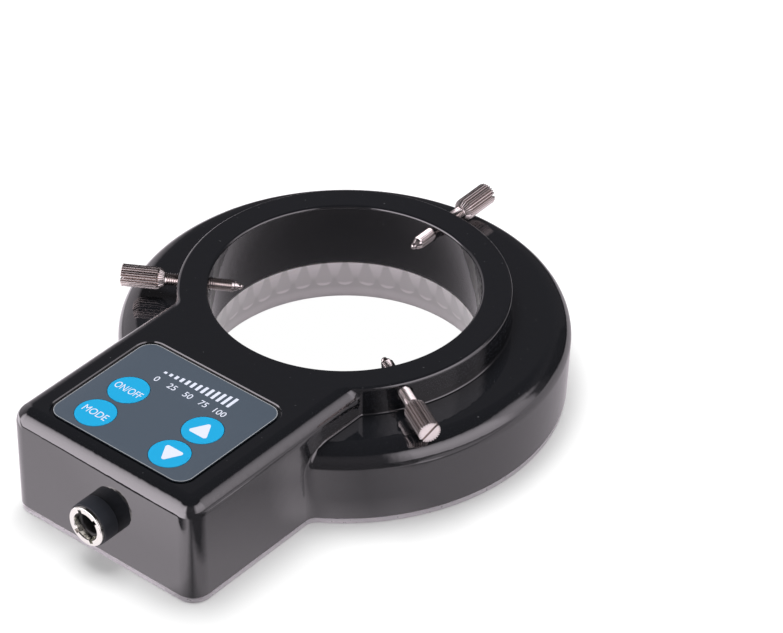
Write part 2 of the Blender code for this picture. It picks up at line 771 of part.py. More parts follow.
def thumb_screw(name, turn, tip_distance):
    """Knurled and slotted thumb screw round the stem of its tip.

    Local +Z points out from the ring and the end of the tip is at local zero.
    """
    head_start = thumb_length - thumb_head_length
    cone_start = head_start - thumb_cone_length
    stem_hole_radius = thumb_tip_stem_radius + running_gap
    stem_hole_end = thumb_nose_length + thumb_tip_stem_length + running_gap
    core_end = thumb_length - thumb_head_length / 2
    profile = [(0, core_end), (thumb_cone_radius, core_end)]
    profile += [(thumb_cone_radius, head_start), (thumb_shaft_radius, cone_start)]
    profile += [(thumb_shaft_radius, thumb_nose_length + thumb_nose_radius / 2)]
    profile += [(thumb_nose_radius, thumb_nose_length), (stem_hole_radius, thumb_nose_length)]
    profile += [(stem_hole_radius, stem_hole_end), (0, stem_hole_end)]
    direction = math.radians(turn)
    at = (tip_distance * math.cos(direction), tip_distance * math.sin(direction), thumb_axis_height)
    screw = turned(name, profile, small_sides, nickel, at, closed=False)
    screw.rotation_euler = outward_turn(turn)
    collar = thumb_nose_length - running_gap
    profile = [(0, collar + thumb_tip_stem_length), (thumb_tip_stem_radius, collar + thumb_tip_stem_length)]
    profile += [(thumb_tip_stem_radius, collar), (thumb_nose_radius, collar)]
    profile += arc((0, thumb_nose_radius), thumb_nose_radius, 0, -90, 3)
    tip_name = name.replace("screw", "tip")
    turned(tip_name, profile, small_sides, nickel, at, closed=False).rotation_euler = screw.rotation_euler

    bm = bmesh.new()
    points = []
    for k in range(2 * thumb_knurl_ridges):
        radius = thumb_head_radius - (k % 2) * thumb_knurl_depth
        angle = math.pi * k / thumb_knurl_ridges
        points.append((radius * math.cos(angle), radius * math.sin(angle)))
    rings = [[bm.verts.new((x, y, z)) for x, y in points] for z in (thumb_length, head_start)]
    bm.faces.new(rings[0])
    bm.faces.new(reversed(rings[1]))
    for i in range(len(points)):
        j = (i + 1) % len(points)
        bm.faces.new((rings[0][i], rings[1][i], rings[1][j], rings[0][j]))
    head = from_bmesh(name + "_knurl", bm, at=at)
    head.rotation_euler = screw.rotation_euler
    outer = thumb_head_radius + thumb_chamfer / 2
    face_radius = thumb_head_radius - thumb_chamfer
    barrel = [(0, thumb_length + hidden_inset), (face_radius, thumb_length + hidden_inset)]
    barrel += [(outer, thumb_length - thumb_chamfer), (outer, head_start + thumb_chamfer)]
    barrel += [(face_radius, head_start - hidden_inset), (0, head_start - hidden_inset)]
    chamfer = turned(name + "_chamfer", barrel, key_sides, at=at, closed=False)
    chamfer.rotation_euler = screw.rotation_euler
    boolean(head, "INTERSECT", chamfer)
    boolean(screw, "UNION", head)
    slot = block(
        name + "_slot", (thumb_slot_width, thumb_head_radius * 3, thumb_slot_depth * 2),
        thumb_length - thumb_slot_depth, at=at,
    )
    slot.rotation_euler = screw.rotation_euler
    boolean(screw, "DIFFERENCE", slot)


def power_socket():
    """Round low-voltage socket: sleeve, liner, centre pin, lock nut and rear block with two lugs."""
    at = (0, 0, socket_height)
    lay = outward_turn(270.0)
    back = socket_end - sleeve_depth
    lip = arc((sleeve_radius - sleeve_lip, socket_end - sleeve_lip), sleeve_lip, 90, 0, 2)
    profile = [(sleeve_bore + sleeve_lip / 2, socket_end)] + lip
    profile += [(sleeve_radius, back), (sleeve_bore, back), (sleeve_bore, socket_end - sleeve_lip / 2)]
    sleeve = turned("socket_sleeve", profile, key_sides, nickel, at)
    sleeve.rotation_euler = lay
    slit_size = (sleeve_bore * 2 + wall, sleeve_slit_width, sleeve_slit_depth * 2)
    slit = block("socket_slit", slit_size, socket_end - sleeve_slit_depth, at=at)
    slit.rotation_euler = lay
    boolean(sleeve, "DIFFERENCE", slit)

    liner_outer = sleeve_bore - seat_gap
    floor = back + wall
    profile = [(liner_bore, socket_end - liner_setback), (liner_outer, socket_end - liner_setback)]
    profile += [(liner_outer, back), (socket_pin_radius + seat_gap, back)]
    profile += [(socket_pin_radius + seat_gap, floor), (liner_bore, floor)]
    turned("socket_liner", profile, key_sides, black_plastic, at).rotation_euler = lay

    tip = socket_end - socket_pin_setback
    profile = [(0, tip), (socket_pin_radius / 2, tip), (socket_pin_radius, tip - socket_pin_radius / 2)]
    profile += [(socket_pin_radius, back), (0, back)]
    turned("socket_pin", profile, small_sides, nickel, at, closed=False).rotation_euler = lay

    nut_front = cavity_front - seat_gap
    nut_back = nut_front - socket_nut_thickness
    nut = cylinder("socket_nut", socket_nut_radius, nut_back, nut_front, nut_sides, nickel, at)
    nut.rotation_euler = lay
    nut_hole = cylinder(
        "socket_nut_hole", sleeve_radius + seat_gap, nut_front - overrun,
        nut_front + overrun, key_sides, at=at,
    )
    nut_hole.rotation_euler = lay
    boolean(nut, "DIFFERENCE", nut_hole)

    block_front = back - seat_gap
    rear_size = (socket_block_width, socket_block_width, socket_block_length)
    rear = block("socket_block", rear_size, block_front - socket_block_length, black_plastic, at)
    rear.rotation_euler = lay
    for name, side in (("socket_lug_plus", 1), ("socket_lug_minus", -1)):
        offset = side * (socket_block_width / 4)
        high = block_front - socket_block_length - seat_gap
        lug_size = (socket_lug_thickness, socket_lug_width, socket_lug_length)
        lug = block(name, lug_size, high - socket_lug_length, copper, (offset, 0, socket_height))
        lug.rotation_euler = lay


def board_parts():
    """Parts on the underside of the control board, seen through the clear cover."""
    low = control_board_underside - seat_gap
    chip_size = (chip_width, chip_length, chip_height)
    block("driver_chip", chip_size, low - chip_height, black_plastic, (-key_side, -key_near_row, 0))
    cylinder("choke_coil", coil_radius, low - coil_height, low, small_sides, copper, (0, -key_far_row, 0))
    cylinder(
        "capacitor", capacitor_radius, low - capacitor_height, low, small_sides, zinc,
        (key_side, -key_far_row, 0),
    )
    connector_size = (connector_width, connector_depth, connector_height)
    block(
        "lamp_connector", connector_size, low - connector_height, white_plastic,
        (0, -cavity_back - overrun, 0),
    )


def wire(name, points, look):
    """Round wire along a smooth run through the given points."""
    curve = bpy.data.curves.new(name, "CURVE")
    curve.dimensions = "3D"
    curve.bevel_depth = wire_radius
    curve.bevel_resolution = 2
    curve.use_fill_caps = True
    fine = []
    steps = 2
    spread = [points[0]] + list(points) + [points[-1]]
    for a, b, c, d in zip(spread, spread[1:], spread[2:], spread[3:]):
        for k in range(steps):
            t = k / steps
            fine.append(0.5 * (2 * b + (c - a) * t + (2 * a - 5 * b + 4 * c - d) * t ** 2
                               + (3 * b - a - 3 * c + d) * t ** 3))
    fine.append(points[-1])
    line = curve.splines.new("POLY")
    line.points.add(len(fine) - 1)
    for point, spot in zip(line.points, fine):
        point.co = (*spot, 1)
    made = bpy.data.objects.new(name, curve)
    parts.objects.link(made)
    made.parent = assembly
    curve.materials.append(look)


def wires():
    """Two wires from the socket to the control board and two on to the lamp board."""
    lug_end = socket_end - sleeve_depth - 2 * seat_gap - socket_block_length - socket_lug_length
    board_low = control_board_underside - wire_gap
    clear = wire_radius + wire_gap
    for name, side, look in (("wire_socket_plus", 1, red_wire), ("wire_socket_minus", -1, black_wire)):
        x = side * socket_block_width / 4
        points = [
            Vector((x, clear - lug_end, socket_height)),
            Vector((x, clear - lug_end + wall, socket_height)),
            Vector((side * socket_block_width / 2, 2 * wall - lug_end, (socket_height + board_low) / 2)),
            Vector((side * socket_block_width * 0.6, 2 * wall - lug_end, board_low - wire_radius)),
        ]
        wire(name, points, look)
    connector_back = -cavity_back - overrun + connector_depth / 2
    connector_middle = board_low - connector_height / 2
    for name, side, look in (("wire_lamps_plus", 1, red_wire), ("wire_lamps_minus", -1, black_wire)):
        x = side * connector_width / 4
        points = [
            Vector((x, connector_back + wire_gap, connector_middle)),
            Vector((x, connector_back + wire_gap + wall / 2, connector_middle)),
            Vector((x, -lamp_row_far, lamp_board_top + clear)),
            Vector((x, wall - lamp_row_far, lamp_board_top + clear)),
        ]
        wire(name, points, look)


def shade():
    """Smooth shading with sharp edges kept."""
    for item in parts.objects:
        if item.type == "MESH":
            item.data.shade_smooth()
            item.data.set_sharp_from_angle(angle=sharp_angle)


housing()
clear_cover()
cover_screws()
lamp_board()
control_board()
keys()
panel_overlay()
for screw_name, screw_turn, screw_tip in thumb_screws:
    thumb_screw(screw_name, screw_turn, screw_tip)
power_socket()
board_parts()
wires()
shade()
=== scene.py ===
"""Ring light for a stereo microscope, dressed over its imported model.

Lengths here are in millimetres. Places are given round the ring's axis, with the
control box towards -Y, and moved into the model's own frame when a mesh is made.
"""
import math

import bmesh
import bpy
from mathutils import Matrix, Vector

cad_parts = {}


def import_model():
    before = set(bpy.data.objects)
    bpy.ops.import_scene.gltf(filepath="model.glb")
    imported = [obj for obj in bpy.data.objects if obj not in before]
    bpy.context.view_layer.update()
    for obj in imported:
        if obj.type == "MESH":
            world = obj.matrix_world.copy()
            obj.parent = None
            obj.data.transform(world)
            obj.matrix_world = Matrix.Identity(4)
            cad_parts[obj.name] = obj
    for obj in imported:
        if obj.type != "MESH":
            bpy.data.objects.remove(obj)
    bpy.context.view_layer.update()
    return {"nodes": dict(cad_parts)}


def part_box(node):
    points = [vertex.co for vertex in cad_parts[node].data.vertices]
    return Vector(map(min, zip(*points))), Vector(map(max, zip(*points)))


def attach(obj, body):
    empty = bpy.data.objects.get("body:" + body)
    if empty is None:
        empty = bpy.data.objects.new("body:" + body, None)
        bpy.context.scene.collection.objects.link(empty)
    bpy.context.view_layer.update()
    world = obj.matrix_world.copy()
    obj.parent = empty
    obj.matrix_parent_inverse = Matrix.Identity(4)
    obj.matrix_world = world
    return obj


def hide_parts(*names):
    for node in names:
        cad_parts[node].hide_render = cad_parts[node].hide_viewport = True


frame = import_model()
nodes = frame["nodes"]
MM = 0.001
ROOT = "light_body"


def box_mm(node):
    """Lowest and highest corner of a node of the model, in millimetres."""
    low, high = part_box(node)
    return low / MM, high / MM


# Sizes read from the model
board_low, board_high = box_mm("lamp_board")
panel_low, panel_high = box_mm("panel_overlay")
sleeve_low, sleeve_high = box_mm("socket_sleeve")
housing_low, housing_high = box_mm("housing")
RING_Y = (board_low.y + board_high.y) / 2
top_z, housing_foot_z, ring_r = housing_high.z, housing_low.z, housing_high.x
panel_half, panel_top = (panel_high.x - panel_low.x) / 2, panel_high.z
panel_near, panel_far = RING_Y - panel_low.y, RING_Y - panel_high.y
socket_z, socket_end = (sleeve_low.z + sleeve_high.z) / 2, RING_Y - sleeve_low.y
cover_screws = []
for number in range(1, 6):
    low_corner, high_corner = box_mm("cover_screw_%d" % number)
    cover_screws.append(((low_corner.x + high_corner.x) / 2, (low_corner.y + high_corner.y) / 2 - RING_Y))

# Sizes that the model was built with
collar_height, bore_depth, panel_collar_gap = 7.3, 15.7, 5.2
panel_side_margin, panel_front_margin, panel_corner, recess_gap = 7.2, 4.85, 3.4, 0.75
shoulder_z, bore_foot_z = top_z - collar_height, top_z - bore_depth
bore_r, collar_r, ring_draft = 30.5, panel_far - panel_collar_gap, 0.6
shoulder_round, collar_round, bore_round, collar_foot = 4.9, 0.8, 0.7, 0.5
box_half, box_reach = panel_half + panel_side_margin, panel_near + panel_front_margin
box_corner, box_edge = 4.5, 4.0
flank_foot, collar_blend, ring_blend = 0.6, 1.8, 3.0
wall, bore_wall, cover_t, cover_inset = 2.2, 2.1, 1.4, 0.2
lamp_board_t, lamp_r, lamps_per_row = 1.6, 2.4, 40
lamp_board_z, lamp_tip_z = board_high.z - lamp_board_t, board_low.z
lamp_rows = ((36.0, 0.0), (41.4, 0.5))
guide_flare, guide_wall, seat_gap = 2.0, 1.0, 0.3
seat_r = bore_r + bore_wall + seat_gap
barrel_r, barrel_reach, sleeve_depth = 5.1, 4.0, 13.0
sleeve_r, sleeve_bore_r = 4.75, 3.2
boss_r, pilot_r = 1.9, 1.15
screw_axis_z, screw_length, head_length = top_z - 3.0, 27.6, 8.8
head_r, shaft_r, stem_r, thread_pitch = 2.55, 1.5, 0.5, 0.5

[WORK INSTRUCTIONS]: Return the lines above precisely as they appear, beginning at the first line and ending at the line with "of its tip.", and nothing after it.

[FULL SOLUTION]:
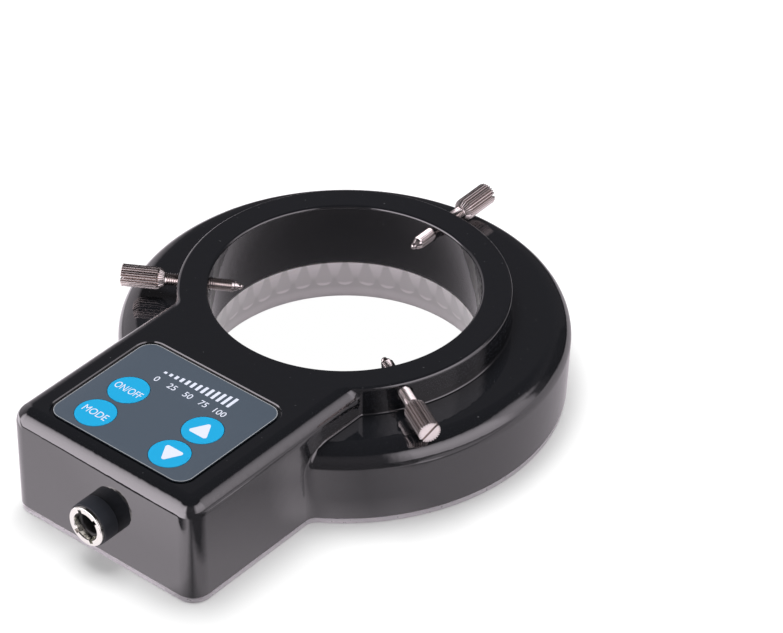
Write part 2 of the Blender code for this picture. It picks up at line 771 of part.py. More parts follow.
def thumb_screw(name, turn, tip_distance):
    """Knurled and slotted thumb screw round the stem of its tip.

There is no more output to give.